== Written request ==
Listed below are entries; give the number of lines among them that include "Continue", and only that number.

== Data records ==
- - - -

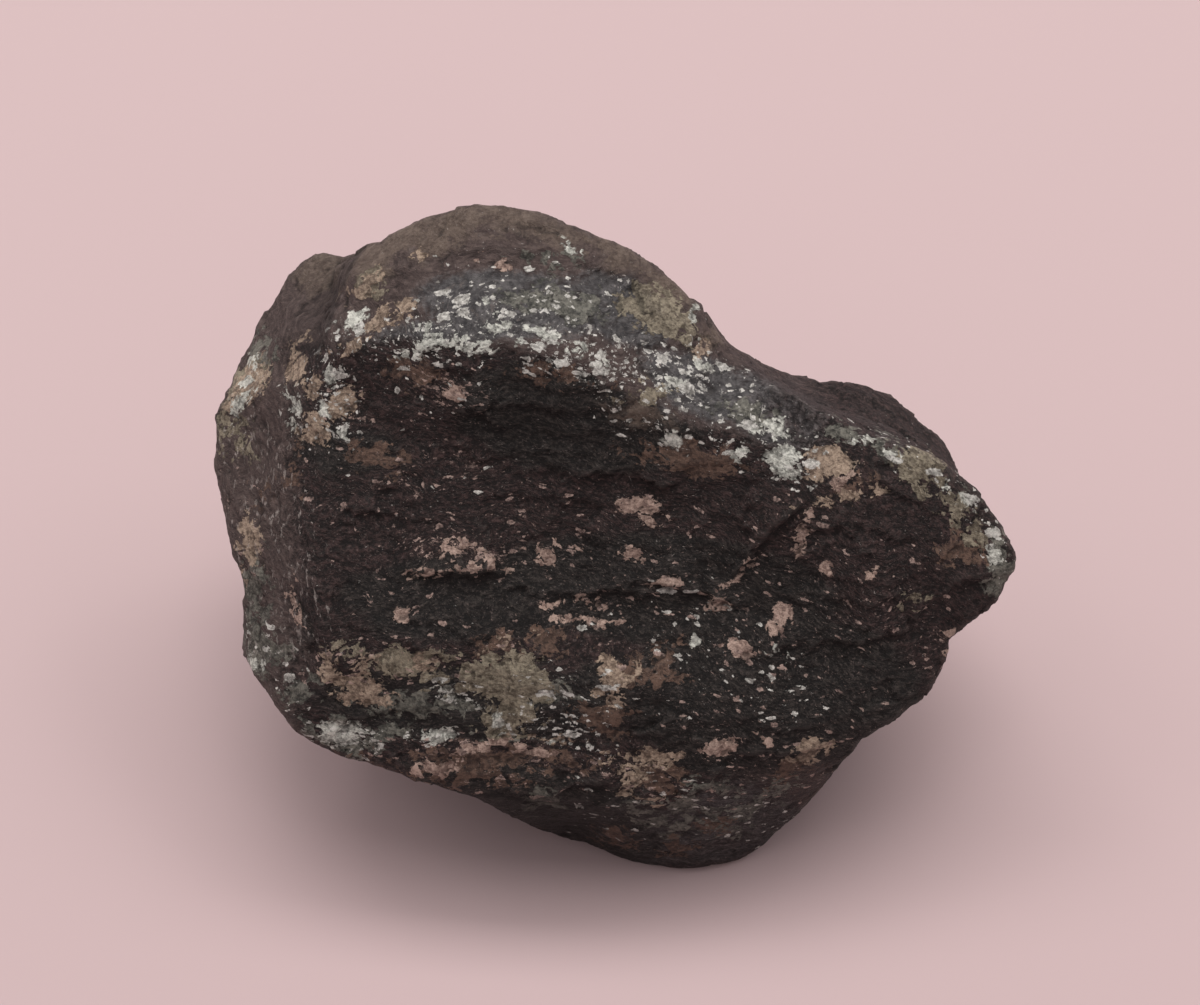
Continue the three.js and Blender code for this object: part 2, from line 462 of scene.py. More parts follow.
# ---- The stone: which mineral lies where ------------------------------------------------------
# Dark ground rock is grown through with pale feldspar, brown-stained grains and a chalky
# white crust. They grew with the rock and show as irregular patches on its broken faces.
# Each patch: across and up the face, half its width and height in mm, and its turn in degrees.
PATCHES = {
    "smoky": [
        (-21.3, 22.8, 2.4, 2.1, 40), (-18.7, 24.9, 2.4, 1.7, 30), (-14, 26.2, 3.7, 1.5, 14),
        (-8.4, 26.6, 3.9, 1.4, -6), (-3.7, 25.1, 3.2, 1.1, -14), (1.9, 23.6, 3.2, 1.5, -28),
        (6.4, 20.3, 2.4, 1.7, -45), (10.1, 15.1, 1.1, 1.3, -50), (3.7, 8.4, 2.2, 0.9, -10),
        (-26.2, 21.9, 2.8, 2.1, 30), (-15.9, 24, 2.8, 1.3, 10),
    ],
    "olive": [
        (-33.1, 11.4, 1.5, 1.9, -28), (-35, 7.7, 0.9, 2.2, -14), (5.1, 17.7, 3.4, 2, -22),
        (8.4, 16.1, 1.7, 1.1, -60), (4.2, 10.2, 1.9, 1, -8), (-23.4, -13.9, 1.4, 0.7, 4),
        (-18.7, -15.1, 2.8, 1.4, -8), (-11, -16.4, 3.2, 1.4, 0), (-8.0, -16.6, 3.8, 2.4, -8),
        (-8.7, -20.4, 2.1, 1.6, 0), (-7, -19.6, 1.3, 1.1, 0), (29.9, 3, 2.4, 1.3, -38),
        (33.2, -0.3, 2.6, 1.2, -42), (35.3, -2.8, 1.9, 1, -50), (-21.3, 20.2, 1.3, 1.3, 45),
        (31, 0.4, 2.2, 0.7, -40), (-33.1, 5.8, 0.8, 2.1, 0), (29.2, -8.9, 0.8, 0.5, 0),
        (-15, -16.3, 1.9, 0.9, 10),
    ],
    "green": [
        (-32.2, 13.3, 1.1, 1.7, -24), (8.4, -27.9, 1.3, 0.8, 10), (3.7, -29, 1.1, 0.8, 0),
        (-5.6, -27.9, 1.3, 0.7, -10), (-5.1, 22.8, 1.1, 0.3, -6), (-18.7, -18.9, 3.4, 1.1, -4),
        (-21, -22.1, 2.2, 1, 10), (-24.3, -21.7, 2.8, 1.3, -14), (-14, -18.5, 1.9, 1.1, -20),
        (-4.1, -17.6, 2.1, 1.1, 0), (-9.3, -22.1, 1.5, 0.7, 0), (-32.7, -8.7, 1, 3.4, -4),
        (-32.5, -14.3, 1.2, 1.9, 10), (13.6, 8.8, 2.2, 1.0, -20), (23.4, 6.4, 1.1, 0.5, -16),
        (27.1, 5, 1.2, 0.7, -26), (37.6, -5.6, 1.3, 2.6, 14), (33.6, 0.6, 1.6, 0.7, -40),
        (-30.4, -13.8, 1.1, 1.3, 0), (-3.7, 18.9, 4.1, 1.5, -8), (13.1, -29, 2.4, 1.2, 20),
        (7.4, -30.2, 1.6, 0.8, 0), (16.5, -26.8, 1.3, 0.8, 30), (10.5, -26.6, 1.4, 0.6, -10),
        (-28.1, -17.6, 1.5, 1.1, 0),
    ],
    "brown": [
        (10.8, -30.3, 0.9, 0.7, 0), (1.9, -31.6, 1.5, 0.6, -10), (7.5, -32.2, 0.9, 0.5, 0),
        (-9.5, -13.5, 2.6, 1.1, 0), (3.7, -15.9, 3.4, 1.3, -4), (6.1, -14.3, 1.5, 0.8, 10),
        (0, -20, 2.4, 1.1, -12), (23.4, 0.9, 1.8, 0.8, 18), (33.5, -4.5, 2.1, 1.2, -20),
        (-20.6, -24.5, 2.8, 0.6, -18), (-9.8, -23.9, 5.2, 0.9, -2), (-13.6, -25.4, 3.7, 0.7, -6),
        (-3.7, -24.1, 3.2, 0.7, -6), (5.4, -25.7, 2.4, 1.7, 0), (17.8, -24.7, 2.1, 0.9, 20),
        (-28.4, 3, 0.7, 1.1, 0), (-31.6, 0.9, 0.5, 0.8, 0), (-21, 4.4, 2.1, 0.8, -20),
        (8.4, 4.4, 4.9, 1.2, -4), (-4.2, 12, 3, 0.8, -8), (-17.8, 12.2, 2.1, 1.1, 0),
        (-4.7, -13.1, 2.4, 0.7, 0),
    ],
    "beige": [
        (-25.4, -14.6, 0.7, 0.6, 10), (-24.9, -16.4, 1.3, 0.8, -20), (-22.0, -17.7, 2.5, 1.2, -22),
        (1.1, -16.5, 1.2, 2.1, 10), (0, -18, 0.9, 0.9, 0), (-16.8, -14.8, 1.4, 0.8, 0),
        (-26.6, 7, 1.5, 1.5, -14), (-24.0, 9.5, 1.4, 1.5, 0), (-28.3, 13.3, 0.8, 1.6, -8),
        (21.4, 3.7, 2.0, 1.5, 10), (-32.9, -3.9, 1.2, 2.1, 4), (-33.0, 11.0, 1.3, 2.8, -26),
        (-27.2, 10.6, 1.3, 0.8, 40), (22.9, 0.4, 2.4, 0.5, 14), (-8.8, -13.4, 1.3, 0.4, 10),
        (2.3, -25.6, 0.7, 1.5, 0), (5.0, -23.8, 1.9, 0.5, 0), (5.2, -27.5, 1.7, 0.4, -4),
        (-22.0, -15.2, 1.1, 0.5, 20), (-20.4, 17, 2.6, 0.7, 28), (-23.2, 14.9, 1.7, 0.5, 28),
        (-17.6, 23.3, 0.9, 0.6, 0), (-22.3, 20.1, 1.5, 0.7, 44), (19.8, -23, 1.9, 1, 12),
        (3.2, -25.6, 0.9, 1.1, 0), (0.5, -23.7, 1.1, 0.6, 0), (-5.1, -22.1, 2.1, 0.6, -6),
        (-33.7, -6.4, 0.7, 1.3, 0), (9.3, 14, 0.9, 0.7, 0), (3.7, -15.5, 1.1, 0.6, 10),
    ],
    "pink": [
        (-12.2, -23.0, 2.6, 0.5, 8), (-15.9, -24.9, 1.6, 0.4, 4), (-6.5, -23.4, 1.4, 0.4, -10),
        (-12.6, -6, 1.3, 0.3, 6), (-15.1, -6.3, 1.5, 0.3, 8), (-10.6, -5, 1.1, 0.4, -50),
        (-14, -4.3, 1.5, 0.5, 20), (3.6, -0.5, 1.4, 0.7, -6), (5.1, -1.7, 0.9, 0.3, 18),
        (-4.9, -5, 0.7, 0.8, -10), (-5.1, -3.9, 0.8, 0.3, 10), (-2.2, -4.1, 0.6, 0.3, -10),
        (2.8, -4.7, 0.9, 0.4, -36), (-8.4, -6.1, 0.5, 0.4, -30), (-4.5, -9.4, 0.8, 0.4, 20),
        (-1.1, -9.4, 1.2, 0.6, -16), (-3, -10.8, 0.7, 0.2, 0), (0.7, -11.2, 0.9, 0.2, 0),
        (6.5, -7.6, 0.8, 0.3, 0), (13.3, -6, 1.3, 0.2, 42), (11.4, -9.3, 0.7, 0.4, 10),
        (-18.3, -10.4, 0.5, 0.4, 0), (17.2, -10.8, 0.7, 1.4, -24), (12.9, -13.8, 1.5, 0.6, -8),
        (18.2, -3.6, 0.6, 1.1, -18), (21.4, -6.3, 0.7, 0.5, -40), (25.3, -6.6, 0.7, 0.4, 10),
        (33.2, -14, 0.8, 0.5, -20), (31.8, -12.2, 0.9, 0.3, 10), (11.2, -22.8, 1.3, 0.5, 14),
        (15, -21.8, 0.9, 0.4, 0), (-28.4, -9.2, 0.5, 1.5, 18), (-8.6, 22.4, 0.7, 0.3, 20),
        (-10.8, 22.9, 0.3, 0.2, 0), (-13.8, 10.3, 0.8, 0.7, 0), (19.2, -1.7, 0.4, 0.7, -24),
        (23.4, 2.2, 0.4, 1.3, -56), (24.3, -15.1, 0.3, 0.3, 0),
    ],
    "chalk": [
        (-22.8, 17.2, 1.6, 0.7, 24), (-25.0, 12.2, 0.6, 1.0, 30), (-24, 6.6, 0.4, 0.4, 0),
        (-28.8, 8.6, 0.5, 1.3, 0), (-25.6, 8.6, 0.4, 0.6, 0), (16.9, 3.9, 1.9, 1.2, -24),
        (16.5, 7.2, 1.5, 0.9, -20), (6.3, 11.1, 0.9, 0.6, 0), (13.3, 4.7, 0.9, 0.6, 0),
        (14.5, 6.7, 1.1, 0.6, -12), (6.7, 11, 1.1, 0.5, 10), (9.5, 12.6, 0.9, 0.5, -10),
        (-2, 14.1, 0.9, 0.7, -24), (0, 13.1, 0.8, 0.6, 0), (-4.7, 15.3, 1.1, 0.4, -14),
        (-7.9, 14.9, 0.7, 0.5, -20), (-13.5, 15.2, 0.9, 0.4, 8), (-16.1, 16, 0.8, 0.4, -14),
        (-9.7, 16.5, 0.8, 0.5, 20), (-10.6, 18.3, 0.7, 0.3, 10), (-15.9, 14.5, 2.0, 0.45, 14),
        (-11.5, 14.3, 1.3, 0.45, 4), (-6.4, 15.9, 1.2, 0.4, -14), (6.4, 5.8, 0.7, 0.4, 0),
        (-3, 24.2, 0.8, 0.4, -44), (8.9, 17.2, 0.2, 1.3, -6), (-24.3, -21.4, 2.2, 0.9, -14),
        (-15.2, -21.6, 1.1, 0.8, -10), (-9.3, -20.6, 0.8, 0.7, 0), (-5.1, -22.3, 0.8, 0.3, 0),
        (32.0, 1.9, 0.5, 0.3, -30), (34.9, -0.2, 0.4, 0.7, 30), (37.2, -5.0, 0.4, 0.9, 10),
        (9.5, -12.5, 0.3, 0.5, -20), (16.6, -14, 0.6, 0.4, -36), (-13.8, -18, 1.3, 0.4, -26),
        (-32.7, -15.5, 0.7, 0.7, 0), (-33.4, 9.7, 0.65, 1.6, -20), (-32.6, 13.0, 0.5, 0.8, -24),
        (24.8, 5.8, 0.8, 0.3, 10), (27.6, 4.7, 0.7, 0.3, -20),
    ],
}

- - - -

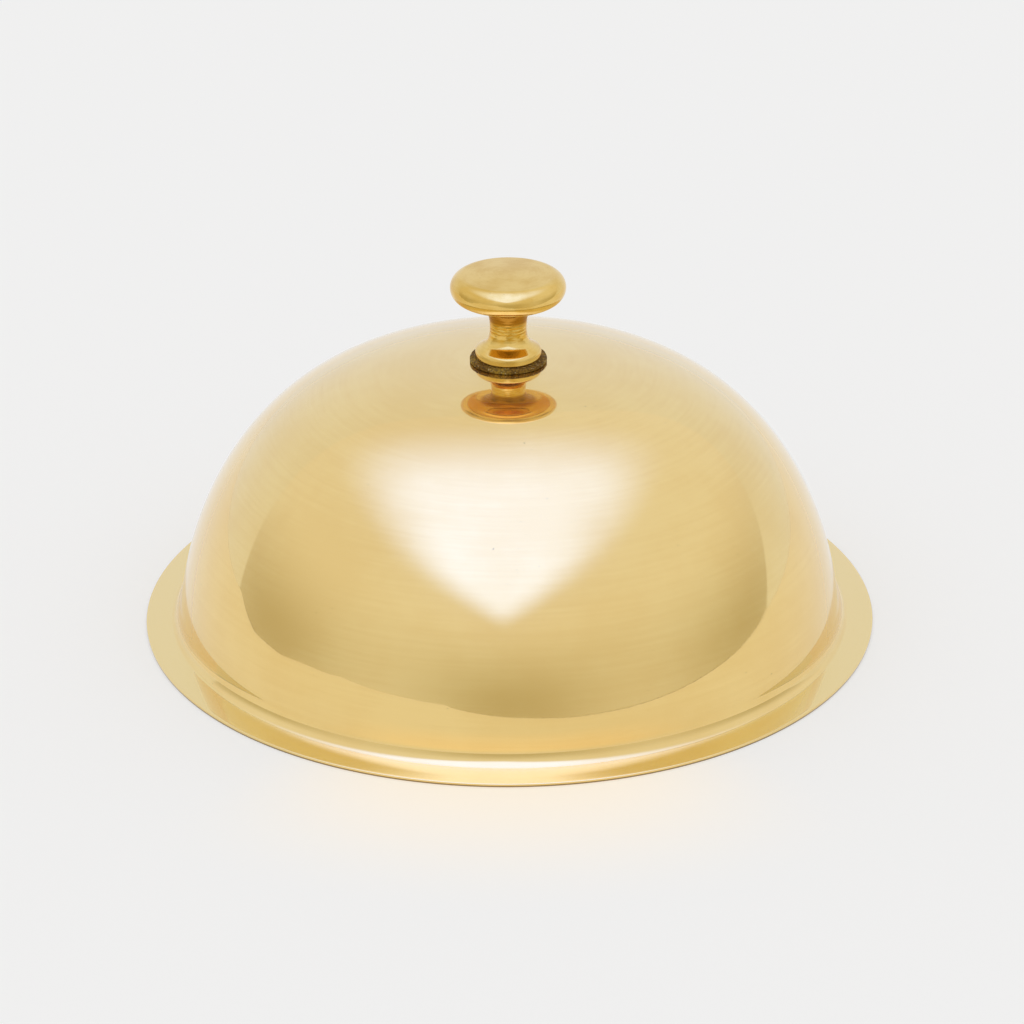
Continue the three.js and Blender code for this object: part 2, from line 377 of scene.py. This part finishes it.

- - - -

== Task answer ==
2